Higher power devices, in conjunction with the effects associated with leakage, have exposed a subset of issues that define the limits in macro-environment burn-in chambers. Chamber specifications lay claim to airflow rates, and each chamber generally has a different specification. Thermal issues have exposed a weakness in these systems from maximizing the capabilities of advanced thermal control add-on components, and it is directly related to the variability of airflow rates at each individual site, as the heat site is inside the burn-in chamber. Figure 4 highlights the variability of airflow at various sites on boards as they site in two different slots within the chamber.
One option to eliminate this problem is to enhance the airflow of the system. The drawback in doing this effectively is at the expense of capacity within the chamber. Boards can be removed from specific slots to open spacing within the chamber, allowing for increased fluid airflow. Another option includes the introduction of alternative airflow enhancements that are staged at intermediate areas with the chamber’s cavity. In many cases, this also takes up space that is traditionally reserved for production capacity.
High-power, high-variance devices are driving the industry to see the burn-in process in a different light, allowing for the introduction of methods altering the paradigm that burn-in must be conducted in a macro-environment. Using a device and integrated thermal-solution heater, devices can be brought to burn-in temperatures. By using a heatsink and variable airflow source, thermal resistance of a heatsink can be increased or decreased for variation and control of device a device’s thermal dissipation.
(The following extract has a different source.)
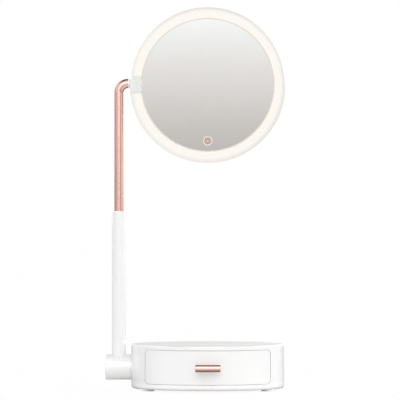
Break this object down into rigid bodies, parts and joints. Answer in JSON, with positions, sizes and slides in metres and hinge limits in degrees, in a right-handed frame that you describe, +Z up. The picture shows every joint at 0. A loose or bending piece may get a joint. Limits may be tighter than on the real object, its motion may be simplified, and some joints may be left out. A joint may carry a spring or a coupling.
{
  "type": "vanity mirror with drawer",
  "caption": "Round ring-lit vanity mirror on a telescopic folding side arm, standing on a round base with a curved-front storage drawer and bar handle.",
  "frame": {"origin": "on the table the feet stand on, on the vertical axis of the round base, straight below the centre of the base's underside", "axes": "+X to the viewer's right, away from the arm; +Y to the back; +Z up. The drawer and the mirror face -Y."},
  "size_m": [0.2032, 0.1892, 0.4321],
  "materials": {
    "white_gloss": "gloss white moulding",
    "white_matt": "fine matt white moulding",
    "white_tube": "gloss white painted steel tube",
    "milky_ring": "milky translucent diffuser, lit from inside",
    "mirror": "silvered float glass, bevelled edge",
    "foam_tape": "white foam tape",
    "touch_cream": "printed cream ring",
    "touch_amber": "amber window, lit from behind",
    "copper": "copper foil",
    "spring_steel": "spring steel",
    "lamp_board": "white lamp board",
    "lamp_chips": "lamp chips with phosphor gel",
    "battery_foil": "foil pouch",
    "circuit_board": "green circuit board",
    "board_parts": "moulded parts on the board",
    "plated_steel": "zinc plated steel",
    "lead_red": "insulated lead",
    "lead_white": "insulated lead",
    "pivot_grey": "warm grey moulding",
    "screw_steel": "plated screw",
    "rose_metal": "satin rose-gold plating",
    "collar_cream": "cream moulding",
    "friction_fibre": "friction fibre",
    "slide_plastic": "dark slide plastic",
    "black_rubber": "rubber",
    "foot_rubber": "pale grey rubber",
    "ballast_steel": "bare steel plate",
    "runner_plastic": "slippery white plastic"
  },
  "bodies": {
    "base": {"base_shell": "white_gloss", "base_bottom": "white_matt", "feet": "foot_rubber", "ballast_plate": "ballast_steel", "base_screws": "screw_steel", "drawer_runners": "runner_plastic", "hinge_plate": "plated_steel", "plate_screws": "screw_steel", "hinge_axle": "plated_steel", "hinge_washers": "friction_fibre", "hinge_springs": "spring_steel", "hinge_lock_washer": "plated_steel", "hinge_nut": "plated_steel"},
    "lower_arm": {"lower_tube": "white_tube", "guide_bush": "white_gloss", "hinge_barrel": "white_gloss", "barrel_cap": "white_gloss", "arm_set_screw": "screw_steel"},
    "upper_arm": {"upper_tube": "rose_metal", "pivot_stem": "plated_steel", "pivot_collar": "collar_cream", "pivot_washer": "friction_fibre", "pivot_springs": "spring_steel", "pivot_nut": "plated_steel", "slide_sleeve": "slide_plastic", "friction_ring": "black_rubber"},
    "head": {"rear_cover": "white_gloss", "head_frame": "white_matt", "light_diffuser": "milky_ring", "mirror_glass": "mirror", "glass_tape": "foam_tape", "touch_ring": "touch_cream", "touch_dot": "touch_amber", "touch_electrode": "copper", "touch_spring": "spring_steel", "led_board": "lamp_board", "led_chips": "lamp_chips", "battery_cell": "battery_foil", "battery_tape": "foam_tape", "driver_board": "circuit_board", "board_parts": "board_parts", "charge_inlet": "plated_steel", "battery_leads": "lead_red", "lamp_leads": "lead_white", "pivot_block": "pivot_grey", "block_screws": "screw_steel", "board_screws": "screw_steel", "cover_screws": "screw_steel"},
    "drawer": {"drawer_tray": "white_matt", "drawer_front": "white_gloss", "drawer_handle": "rose_metal", "handle_posts": "rose_metal", "handle_screws": "screw_steel"}
  },
  "joints": [
    {"name": "arm_fold", "type": "hinge", "parent": "base", "child": "lower_arm", "pos_m": [-0.1003, 0, 0.0257], "axis": [-1, 0, 0], "range_deg": [-20, 90]},
    {"name": "height_slide", "type": "slide", "parent": "lower_arm", "child": "upper_arm", "axis": [0, 0, 1], "range_m": [-0.09, 0]},
    {"name": "head_tilt", "type": "hinge", "parent": "upper_arm", "child": "head", "pos_m": [-0.0879, 0, 0.346], "axis": [-1, 0, 0], "continuous": true},
    {"name": "drawer_slide", "type": "slide", "parent": "base", "child": "drawer", "axis": [0, -1, 0], "range_m": [0, 0.078]}
  ]
}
The introduction of variable thermal-resistance solutions opens a new realm for burn-in operations where system constraints are removed from the equation. Semiconductor manufacturers can anticipate maximizing and using facility square footage through implementation of room temperature burn-in. Burn-in operations will use facility areas that encompass racks throughout the facility space that contain driver boards and burn-in boards in an open environment. By moving to a room temperature burn-in strategy, burn-in operations can begin to increase capacity, improve throughput and yield with thermal management integration, and begin to experience full entitlement of the facilities allotted for burn-in operations.
Change will continue to disrupt the semiconductor manufacturing process - particularly at the back end - and work to compromise existing efficiencies and margins. We already have experienced how the development of finer wafer-fabrication architecture and smaller node sizes on the front end has re-defined what we can consider effective thermal management and burn-in.